**Goal:**
Would you print the material exactly, starting at its first line and ending at the line holding "brown machined edges."?

**Data shown:**
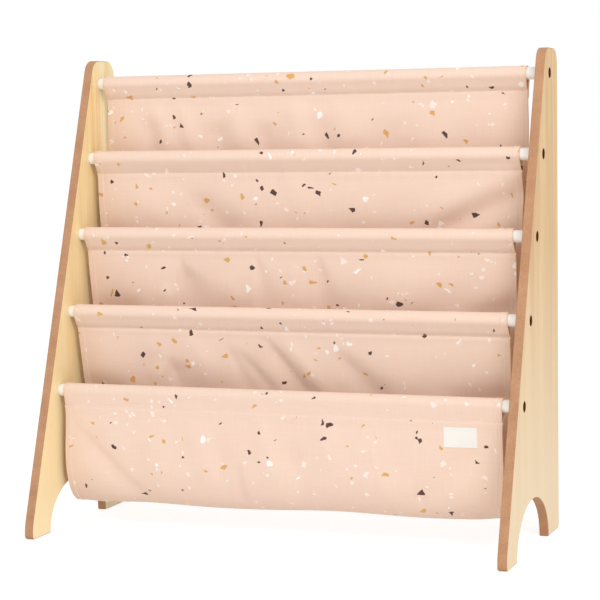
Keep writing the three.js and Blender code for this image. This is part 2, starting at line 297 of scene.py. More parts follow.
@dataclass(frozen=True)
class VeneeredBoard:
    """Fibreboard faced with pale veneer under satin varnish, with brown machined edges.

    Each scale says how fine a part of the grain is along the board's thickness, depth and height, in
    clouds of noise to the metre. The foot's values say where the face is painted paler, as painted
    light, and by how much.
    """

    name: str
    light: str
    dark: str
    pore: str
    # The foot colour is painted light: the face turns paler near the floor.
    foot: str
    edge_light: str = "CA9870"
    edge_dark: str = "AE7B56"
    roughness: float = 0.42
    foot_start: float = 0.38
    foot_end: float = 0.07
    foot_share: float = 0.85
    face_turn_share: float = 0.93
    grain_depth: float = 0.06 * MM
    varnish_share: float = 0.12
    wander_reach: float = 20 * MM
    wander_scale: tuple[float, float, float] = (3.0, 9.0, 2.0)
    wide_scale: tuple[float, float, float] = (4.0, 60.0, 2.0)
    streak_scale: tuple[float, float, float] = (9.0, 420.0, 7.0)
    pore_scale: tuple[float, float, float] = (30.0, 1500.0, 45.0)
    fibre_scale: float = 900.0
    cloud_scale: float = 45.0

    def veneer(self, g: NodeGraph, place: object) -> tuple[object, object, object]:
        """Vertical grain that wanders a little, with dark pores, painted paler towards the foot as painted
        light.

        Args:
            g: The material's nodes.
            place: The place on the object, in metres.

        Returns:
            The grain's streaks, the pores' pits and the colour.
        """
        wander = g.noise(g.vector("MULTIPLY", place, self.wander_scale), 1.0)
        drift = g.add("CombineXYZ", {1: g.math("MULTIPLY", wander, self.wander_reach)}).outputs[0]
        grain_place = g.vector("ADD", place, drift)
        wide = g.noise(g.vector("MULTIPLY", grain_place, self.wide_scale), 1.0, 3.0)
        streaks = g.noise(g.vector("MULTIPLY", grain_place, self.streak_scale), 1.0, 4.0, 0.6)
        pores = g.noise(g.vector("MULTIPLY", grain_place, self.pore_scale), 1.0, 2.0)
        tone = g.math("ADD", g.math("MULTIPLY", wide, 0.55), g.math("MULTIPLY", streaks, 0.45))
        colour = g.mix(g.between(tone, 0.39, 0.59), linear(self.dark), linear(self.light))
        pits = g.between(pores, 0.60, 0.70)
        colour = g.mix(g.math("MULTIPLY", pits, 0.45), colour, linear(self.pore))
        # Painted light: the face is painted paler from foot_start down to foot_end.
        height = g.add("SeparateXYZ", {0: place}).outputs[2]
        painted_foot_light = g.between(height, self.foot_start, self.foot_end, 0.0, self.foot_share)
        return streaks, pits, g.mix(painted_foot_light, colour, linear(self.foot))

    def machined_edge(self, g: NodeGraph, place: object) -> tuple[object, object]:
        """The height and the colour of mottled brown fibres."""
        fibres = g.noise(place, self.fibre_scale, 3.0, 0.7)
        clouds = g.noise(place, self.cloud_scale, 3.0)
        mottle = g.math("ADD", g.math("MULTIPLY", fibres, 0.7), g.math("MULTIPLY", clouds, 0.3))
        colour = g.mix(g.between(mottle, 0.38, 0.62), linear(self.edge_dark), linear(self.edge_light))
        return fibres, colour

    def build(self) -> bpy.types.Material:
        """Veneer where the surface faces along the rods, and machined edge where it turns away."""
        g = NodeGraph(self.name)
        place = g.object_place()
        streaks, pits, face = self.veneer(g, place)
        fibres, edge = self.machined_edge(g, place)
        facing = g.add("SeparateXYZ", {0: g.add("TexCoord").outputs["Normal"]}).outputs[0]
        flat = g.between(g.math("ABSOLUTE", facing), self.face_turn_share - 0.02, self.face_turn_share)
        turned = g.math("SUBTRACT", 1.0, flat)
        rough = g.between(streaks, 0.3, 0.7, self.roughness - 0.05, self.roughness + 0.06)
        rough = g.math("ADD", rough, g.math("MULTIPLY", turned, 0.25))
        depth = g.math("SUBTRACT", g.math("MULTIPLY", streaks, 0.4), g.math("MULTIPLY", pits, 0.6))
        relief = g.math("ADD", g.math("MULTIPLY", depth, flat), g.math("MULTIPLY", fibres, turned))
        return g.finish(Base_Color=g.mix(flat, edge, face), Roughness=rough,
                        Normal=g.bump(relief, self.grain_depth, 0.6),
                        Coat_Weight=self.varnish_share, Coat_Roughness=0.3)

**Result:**
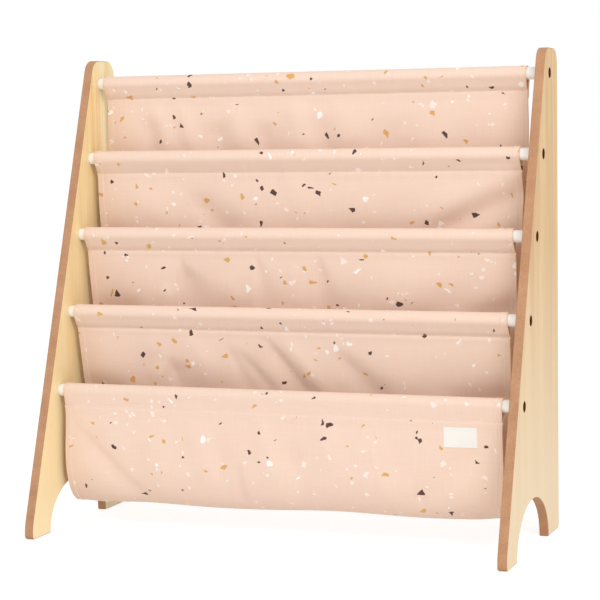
Keep writing the three.js and Blender code for this image. This is part 2, starting at line 297 of scene.py. More parts follow.
@dataclass(frozen=True)
class VeneeredBoard:
    """Fibreboard faced with pale veneer under satin varnish, with brown machined edges.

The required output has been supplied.